In the Sixteenth Century Savoy became an important State in Europe. In the Twelfth Century Amadeus III became Count of Savoy, in possession of Piedmont, and in 1416 Amadeus VIII was Duke of Savoy, as ruler of Piedmont and of territory now belonging to Switzer-land. Charles III of Savoy (reigned 1504-1553) helped the Emperor Charles, V against Francis I of France, and was deprived in the end of all his territories by the French King, but his son, Philibert Emmanuel (1553-1580) regained them by the treaty of Cateau-Cambrésis, in 1559. Savoy was a strongly Catholic State, and waged war against the heretical Waldenses, or Vaudois, who have been named in the account of the dawn of the Reformation. From time to time Savoy lost territory to the North, on the Swiss frontier, and gained new dominion to the South, in Italy. Charles Emmanuel I (ruled 1580-1630) lost territory in the war to Henry IV of France, but this was afterward regained, and during the Seventeenth Century Savoy increased in power and influence.

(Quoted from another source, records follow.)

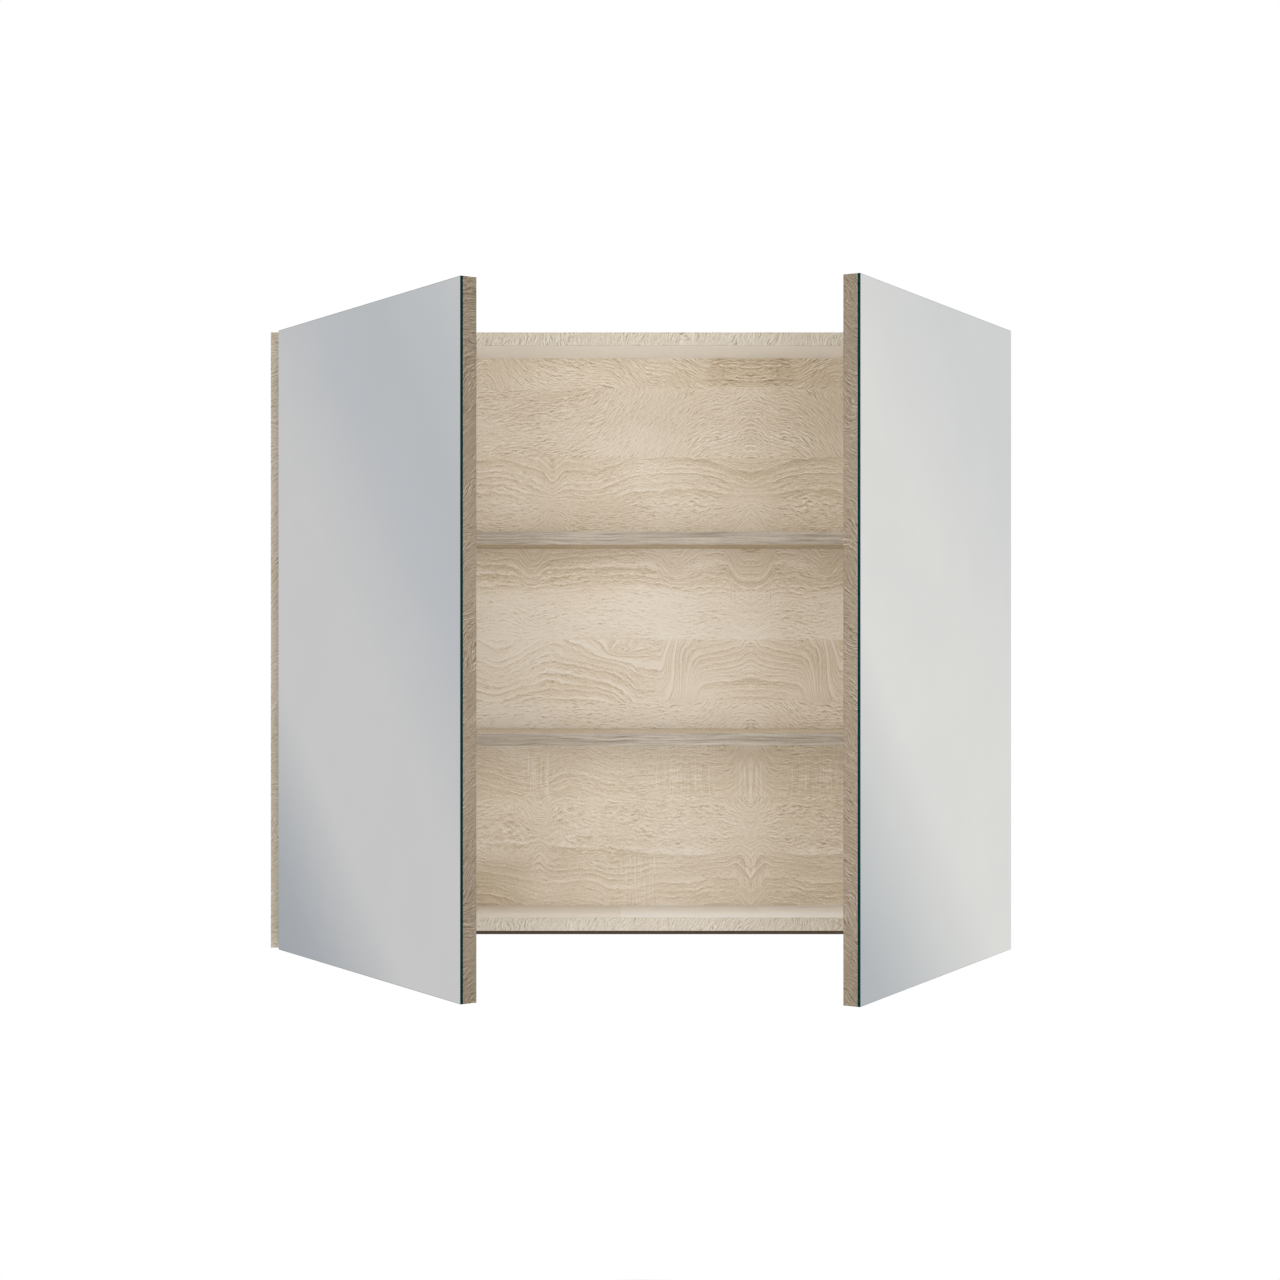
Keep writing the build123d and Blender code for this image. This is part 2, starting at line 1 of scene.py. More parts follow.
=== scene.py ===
"""Looks of the mirror cabinet: pale sawn oak boards, two mirror doors, plated hinges."""
import math

import bpy
from mathutils import Matrix, Vector

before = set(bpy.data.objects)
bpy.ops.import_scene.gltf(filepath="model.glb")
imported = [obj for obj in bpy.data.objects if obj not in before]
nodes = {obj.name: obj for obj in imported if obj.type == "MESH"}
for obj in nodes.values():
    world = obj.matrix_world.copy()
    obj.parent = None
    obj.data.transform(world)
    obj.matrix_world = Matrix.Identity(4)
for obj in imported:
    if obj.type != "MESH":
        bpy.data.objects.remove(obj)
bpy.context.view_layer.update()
MM = 0.001


# ------------------------------------------------------------------ colour helpers
def lin(v):
    v = v / 255.0
    return v / 12.92 if v <= 0.04045 else ((v + 0.055) / 1.055) ** 2.4


def rgb(r, g, b):
    return (lin(r), lin(g), lin(b), 1.0)


# ------------------------------------------------------------------ node helpers
class Tree:
    """Short forms for building a shader from maths."""

    def __init__(self, mat):
        mat.use_nodes = True
        self.t = mat.node_tree
        self.t.nodes.clear()

    def node(self, kind, **props):
        n = self.t.nodes.new(kind)
        for k, v in props.items():
            setattr(n, k, v)
        return n

    def put(self, socket, value):
        if isinstance(value, bpy.types.NodeSocket):
            self.t.links.new(value, socket)
        elif value is not None:
            socket.default_value = value

    def math(self, op, a, b=None, c=None, clamp=False):
        n = self.node("ShaderNodeMath", operation=op, use_clamp=clamp)
        self.put(n.inputs[0], a)
        if b is not None:
            self.put(n.inputs[1], b)
        if c is not None:
            self.put(n.inputs[2], c)
        return n.outputs[0]

    def add(self, a, b):
        return self.math("ADD", a, b)

    def sub(self, a, b):
        return self.math("SUBTRACT", a, b)

    def mul(self, a, b):
        return self.math("MULTIPLY", a, b)

    def vec(self, x, y, z):
        n = self.node("ShaderNodeCombineXYZ")
        for s, v in zip(n.inputs, (x, y, z)):
            self.put(s, v)
        return n.outputs[0]

    def dot(self, v, axis):
        n = self.node("ShaderNodeVectorMath", operation="DOT_PRODUCT")
        self.put(n.inputs[0], v)
        n.inputs[1].default_value = axis
        return n.outputs["Value"]

    def noise(self, v, scale=1.0, detail=2.0, rough=0.5, distort=0.0):
        n = self.node("ShaderNodeTexNoise", noise_dimensions="3D")
        self.put(n.inputs["Vector"], v)
        n.inputs["Scale"].default_value = scale
        n.inputs["Detail"].default_value = detail
        n.inputs["Roughness"].default_value = rough
        n.inputs["Distortion"].default_value = distort
        return n.outputs["Fac"]

    def white(self, w):
        n = self.node("ShaderNodeTexWhiteNoise", noise_dimensions="1D")
        self.put(n.inputs["W"], w)
        return n.outputs["Value"]

    def fit(self, v, a0, a1, b0=0.0, b1=1.0, smooth=False):
        n = self.node("ShaderNodeMapRange", interpolation_type="SMOOTHSTEP" if smooth else "LINEAR")
        n.clamp = True
        self.put(n.inputs["Value"], v)
        for k, x in zip(("From Min", "From Max", "To Min", "To Max"), (a0, a1, b0, b1)):
            self.put(n.inputs[k], x)
        return n.outputs["Result"]

    def mix(self, f, a, b, blend="MIX"):
        n = self.node("ShaderNodeMix", data_type="RGBA", blend_type=blend)
        n.clamp_factor = True
        self.put(n.inputs[0], f)
        self.put(n.inputs[6], a)
        self.put(n.inputs[7], b)
        return n.outputs[2]

    def mixf(self, f, a, b):
        n = self.node("ShaderNodeMix", data_type="FLOAT")
        n.clamp_factor = True
        self.put(n.inputs[0], f)
        self.put(n.inputs[2], a)
        self.put(n.inputs[3], b)
        return n.outputs[0]

    def ramp(self, f, stops, mode="LINEAR"):
        n = self.node("ShaderNodeValToRGB")
        r = n.color_ramp
        r.interpolation = mode
        while len(r.elements) < len(stops):
            r.elements.new(0.5)
        for e, (p, c) in zip(r.elements, stops):
            e.position, e.color = p, c
        self.put(n.inputs["Fac"], f)
        return n.outputs["Color"]

    def curve(self, v, points, x0, x1, y0, y1):
        """A drawn curve: v runs from x0 to x1, the points' second figures lie between y0 and y1."""
        n = self.node("ShaderNodeFloatCurve")
        mapping = n.mapping
        mapping.use_clip = False
        mapping.extend = "HORIZONTAL"
        line = mapping.curves[0]
        put = [((a - x0) / (x1 - x0), (b - y0) / (y1 - y0)) for a, b in points]
        line.points[0].location, line.points[1].location = put[0], put[-1]
        for a in put[1:-1]:
            line.points.new(*a)
        for q in line.points:
            q.handle_type = "AUTO_CLAMPED"
        mapping.update()
        self.put(n.inputs["Value"], self.fit(v, x0, x1))
        n.inputs["Factor"].default_value = 1.0
        return self.math("MULTIPLY_ADD", n.outputs[0], y1 - y0, y0)

    def bell(self, v, centre, width):
        k = self.math("MULTIPLY_ADD", v, 1.0 / width, -centre / width)
        return self.math("EXPONENT", self.mul(self.mul(k, k), -1.0))

    def place(self):
        return self.node("ShaderNodeTexCoord").outputs["Object"]

    def node_colour(self, v):
        n = self.node("ShaderNodeCombineColor")
        for k in range(3):
            self.put(n.inputs[k], v)
        return n.outputs[0]

    def own_normal(self):
        return self.node("ShaderNodeTexCoord").outputs["Normal"]

    def bump(self, height, strength, distance):
        n = self.node("ShaderNodeBump")
        n.inputs["Strength"].default_value = strength
        n.inputs["Distance"].default_value = distance
        self.put(n.inputs["Height"], height)
        return n.outputs["Normal"]

    def surface(self, **sockets):
        b = self.node("ShaderNodeBsdfPrincipled")
        for k, v in sockets.items():
            self.put(b.inputs[k.replace("_", " ")], v)
        o = self.node("ShaderNodeOutputMaterial")
        self.t.links.new(b.outputs[0], o.inputs["Surface"])
        return b


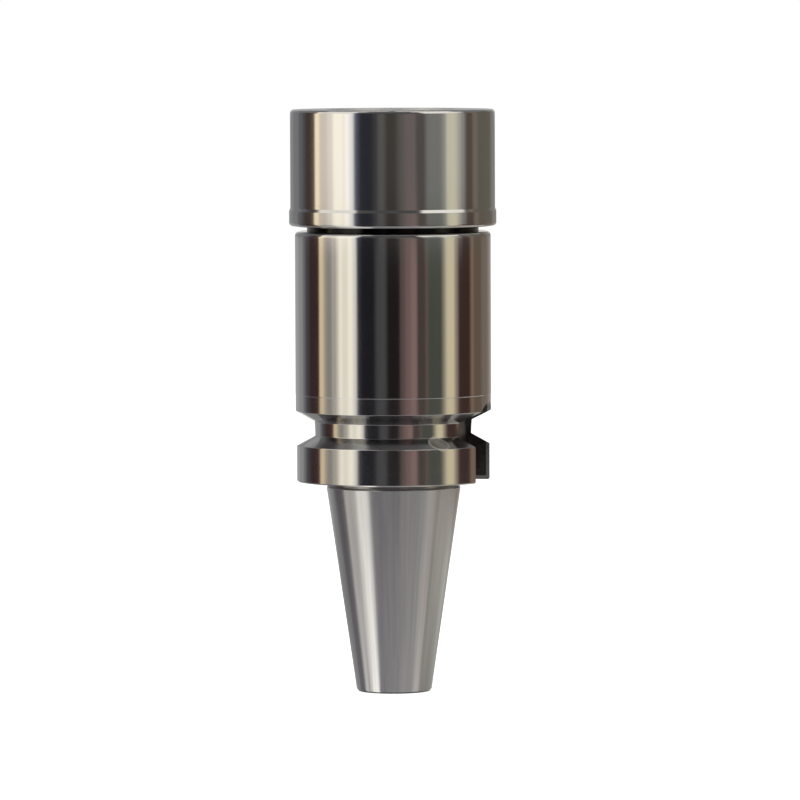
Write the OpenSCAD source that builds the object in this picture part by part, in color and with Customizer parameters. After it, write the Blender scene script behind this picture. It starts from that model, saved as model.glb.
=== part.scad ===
// Collet chuck with a steep-taper shank, in millimetres.
// The origin is the centre of the gauge line, and +Z points to the clamping nut.

/* [Taper shank] */
// Diameter of the cone at the gauge line
gauge_d = 31.75; // [31:0.25:34]
// Length of the cone below the gauge line
taper_len = 48.4; // [44:0.2:54]
// Rounding of the cone's small end
small_end_round = 1; // [0.3:0.1:1.5]
// Depth of the relief turned between cone and flange
neck_relief = 0.45; // [0.2:0.05:0.8]

/* [Flange] */
// Gap from the gauge line to the flange's rear face
flange_gap = 1.5; // [1:0.1:3]
// Diameter of the flange below the gripper groove
flange_d = 46; // [45:0.5:50]
// Chamfer on the flange's rear edge
flange_chamfer = 0.3; // [0.2:0.05:0.8]
// Height of the gripper groove's middle above the gauge line
groove_z = 14.1; // [13:0.1:15]
// Diameter of the gripper groove's floor
groove_land_d = 37.8; // [36:0.1:38.4]
// Width of the gripper groove's floor
groove_land_w = 3.3; // [2.5:0.1:4]
// Angle between the groove's two flanks
groove_angle = 60; // [54:1:64]
// Diameter of the rim above the groove
rim_d = 46.2; // [45:0.1:48]
// Height of the rim's end above the gauge line
rim_z = 22; // [21:0.1:26]
// Height of the fine bevel between rim and body
rim_bevel = 0.15; // [0.1:0.05:0.6]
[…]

Poland became powerful under Casimir III (reigned 1333-1370), surnamed the “Great,” on account of his wisdom as a legislator and his exertions in civilizing the country. He fortified the towns and freed them from the oppression of the nobles, maintained peace with his neighbors, and greatly increased the national prosperity. The dynasty of the Jagellons, of Lithuania, began with Ladislas II, in 1296, when he embraced Christianity, married the Queen of Poland, and so united the crowns of Poland and Lithuania, and their rule continued till 1572. Under this line of Kings, Poland gained in power and extent, obtaining territory in 1447 from the Teutonic Knights to the North, and annexing Livonia in 1561. In 1569 the Lithuanian nobles were admitted into the Polish Diet, and Warsaw was made the place of meeting. As in other countries of Europe, the popular representatives of towns and country districts lost their influence in Poland through the unpatriotic selfishness of the nobles, and guarantees for the liberty of the people were done away with. On the extinction of the Jagellon dynasty, in 1572, Poland became an elective monarchy, and although for a time her arms were victorious against foreign attacks, her influence in Europe declined.

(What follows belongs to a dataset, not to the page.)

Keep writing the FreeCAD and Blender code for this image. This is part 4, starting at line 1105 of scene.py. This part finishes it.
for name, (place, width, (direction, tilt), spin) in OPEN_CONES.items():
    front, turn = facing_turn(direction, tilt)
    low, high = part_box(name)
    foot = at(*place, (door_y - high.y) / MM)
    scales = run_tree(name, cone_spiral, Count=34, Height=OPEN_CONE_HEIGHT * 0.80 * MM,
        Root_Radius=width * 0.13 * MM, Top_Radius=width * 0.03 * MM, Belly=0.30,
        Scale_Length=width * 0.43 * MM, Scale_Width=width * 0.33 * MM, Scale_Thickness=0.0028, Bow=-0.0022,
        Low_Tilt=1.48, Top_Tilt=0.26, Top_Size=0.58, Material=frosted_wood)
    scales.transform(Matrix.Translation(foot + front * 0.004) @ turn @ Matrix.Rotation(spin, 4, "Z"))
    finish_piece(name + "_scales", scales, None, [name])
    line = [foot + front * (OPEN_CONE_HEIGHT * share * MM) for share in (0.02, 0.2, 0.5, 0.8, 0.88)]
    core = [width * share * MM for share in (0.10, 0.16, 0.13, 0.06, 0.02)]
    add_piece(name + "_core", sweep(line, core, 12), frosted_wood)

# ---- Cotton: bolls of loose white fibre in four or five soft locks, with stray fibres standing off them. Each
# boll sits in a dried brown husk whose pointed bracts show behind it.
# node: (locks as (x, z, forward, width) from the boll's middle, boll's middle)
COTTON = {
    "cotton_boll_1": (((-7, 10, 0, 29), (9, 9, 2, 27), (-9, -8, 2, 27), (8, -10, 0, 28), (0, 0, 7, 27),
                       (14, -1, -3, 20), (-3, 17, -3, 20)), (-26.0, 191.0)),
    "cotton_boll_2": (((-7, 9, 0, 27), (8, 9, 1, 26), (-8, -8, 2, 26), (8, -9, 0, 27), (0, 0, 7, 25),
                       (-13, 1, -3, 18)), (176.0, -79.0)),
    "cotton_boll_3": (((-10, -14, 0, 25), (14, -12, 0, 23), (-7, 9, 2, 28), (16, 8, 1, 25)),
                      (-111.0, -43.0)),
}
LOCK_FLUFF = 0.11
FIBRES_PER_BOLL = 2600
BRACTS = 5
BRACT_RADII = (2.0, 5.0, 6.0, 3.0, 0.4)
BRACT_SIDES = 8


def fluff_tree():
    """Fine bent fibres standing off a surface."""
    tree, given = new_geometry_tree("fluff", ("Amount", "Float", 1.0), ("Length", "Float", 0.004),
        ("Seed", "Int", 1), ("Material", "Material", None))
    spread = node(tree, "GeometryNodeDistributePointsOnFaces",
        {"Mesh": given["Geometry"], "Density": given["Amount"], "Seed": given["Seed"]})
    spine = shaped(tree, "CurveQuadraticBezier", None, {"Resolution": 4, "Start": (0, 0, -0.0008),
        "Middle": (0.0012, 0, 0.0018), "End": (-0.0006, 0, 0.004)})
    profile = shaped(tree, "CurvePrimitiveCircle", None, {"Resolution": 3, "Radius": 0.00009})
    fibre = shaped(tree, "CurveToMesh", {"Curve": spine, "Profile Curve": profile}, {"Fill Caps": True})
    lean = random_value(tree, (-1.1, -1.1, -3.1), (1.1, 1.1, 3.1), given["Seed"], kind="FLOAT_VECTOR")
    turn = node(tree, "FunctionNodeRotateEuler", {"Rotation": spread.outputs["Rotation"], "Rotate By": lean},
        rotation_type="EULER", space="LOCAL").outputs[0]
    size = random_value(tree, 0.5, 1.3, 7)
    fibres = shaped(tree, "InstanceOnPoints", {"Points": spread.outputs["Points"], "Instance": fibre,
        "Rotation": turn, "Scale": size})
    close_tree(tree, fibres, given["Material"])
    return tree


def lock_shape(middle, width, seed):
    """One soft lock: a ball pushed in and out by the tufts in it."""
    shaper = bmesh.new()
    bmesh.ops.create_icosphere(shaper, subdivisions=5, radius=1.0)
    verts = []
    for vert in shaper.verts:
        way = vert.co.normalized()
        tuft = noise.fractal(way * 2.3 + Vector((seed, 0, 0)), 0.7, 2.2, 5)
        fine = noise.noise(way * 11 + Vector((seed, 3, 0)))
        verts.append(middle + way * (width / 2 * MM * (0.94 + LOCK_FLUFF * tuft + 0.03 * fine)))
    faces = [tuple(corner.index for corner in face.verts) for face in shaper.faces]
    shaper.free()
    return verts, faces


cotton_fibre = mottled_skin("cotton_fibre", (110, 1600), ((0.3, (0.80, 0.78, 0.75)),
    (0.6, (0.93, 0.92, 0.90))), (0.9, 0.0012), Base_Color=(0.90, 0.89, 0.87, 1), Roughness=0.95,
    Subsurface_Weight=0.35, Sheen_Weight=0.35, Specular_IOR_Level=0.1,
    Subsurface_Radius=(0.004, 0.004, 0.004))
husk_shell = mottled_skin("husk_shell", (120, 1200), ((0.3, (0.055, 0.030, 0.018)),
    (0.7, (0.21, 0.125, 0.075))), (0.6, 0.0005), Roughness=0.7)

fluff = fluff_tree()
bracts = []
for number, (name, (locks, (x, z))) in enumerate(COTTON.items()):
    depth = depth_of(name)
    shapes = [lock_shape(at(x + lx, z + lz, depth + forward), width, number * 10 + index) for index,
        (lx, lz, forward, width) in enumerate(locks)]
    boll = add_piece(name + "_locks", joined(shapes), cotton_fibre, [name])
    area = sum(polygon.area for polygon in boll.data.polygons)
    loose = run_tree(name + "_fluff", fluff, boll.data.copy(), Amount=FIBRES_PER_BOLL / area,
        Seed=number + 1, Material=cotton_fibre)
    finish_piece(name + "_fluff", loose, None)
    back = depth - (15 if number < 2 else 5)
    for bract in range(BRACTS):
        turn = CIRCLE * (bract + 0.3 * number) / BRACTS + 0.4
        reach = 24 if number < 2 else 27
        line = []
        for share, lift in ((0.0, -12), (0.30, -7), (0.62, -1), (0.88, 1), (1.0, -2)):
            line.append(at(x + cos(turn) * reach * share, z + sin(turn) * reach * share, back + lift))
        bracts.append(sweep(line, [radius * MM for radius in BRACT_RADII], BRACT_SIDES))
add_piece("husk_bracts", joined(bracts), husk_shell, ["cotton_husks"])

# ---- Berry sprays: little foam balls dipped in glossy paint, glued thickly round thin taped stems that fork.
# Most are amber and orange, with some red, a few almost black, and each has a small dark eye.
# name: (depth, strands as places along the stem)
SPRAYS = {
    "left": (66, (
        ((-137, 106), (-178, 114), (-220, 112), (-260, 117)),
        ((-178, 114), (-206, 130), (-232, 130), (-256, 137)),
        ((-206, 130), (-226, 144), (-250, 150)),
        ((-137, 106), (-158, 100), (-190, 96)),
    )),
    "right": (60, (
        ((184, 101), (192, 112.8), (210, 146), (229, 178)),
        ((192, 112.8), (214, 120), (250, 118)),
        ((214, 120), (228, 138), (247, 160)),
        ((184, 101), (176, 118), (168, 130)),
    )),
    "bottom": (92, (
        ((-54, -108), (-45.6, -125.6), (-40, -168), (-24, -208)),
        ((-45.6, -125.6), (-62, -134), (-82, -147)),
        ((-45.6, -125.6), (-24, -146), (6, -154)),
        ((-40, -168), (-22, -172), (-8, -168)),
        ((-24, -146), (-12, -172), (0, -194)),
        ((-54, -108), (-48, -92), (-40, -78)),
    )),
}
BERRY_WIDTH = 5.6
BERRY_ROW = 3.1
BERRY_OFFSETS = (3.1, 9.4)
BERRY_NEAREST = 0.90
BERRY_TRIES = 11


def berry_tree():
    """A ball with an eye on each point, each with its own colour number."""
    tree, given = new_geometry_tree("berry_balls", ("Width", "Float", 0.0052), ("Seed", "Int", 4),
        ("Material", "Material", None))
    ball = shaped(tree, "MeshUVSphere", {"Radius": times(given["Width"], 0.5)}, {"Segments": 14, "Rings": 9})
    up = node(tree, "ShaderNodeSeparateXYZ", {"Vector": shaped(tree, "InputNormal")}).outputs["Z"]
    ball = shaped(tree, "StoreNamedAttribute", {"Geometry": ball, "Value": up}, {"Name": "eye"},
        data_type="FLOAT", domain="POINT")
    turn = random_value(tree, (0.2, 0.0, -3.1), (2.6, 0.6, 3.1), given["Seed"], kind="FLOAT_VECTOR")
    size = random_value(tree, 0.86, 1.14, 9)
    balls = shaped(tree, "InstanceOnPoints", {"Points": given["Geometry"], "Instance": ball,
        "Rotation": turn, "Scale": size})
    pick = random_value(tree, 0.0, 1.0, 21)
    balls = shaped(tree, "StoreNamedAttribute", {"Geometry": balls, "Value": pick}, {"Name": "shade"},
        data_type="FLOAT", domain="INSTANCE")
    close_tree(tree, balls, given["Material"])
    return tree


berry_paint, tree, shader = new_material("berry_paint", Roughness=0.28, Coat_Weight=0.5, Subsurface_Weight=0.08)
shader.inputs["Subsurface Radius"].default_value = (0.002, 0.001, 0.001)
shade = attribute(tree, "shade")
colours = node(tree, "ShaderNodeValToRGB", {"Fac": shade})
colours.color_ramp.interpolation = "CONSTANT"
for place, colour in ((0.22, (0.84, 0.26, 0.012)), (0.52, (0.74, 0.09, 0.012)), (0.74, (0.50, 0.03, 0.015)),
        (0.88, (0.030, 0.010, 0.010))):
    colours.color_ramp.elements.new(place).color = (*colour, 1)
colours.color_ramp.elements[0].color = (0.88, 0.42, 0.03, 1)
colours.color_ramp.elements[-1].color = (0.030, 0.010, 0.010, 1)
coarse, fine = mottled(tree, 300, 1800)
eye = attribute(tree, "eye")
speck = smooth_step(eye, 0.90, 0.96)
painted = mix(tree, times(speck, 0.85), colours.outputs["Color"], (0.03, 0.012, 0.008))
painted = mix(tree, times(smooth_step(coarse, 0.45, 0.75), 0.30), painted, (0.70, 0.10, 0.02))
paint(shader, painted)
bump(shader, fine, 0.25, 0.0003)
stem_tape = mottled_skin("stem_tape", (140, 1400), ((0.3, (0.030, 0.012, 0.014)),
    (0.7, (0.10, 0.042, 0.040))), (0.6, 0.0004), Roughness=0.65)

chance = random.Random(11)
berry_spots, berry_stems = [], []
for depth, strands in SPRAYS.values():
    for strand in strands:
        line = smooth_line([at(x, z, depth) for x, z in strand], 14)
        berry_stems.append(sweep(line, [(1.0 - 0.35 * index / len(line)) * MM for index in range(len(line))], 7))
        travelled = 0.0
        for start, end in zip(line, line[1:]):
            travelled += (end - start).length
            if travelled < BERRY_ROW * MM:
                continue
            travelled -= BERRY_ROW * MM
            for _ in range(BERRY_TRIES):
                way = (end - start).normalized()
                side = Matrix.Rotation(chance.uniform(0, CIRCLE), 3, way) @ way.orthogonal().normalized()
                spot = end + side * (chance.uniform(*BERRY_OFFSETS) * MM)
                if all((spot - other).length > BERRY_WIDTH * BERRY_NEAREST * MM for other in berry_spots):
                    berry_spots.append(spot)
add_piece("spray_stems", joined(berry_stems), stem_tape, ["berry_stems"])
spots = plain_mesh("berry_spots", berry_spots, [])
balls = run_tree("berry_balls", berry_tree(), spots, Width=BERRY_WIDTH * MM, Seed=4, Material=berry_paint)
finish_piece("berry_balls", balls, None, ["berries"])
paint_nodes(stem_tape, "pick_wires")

A change occurred in Scandinavia early in the Sixteenth Century. From 1513 to 1523, Christian II, called “the Cruel,” from his gross tyranny, was King of Denmark and Norway, and had become King of Sweden also, in 1520. In 1523 a great change came for Sweden. Gustavus Vasa, son of a Swedish noble, after fighting against the Danish oppression under Christian II, had become a fugitive, working as a common laborer in the mines of Dalecarlia, in the center of Sweden. He raised a force in the district, and headed an insurrection of the Dalecarlians, in 1521. He defeated the Danes, seized Upsala, and had such success that in 1523 he was elected King by a Provincial Diet, captured Stockholm, embraced Lutheranism, and was crowned as Gustavus I of Sweden in 1528. The Lutheran religion was then formally established in Sweden, and Gustavus reigned with vigor till his death, in 1560, the Kingdom having been declared hereditary in his line, and Sweden having now acquired a position of power and influence in Europe.